Find the surface area of the following surface．

(a) $z^{2} = x^{2} + y^{2}$ with $0 \leq x^{2} + y^{2} \leq 1$, $z \geq 0$.

(b) $x+y+z = 2$ with $x \geq 0, y \geq 0, z \geq 0$.

(c) $z = xy$ with $x^{2} + y^{2} = a^{2} (a > 0)$.

3.

Find the volume of the following solid.

(a) $z = x^{2} + y^{2}$ with $z = 2y$

(b) $z = x^{2} + y^{2}$ with $x^{2} + y^{2} \leq 1$

Exercise B

1.

Find the area of the region enclosed by the following curves.

(a) $${x = \cos^{3}{t}, y = \sin^{3}{t} (0 \leq t \leq \frac{\pi}{2})}$$

(b) $${r = a\cos{3\theta} (a > 0)}$$ (c) $${y = \frac{8}{x^2 + 4}}$$ and $${y = \frac{x^2}{4}}$$.

2.

Find the surface area of the following surface．

(a) Sphere $${x^2 + y^2 + z^2 = a^2}$$ with the radius $a$.

(b) $z = xy$ with $${x^2 + y^2 \leq a^2}$$

(c) $${x^2 + z^2 = a^2}$$ and $${x^2 + y^2 = a^2}$$.

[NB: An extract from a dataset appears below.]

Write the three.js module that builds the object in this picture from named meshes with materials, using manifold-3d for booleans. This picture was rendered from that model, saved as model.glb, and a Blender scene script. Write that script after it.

(d) The surface generated by rotating $y = mx (0 \leq x \leq k)$ about $x$-axis for $(m > 0)$.

3.

Find the volume of the solid given by the following conditions.．

(a) $${x^2 + y^2 \leq a^2}$$ with $0 \leq z \leq x$

(b) $${0 \leq z \leq 1 - x^2, x \leq 1 - y^2, x \geq 0, y \geq 0}$$.

(c) $${x^2 + y^2 + z^2 \leq a^2}$$ and $${x^2 + y^2 \leq ax}$$.

(d) $${z = 1 - \sqrt{x^2 + y^2}}$$ and $z = x$, $x = 0$.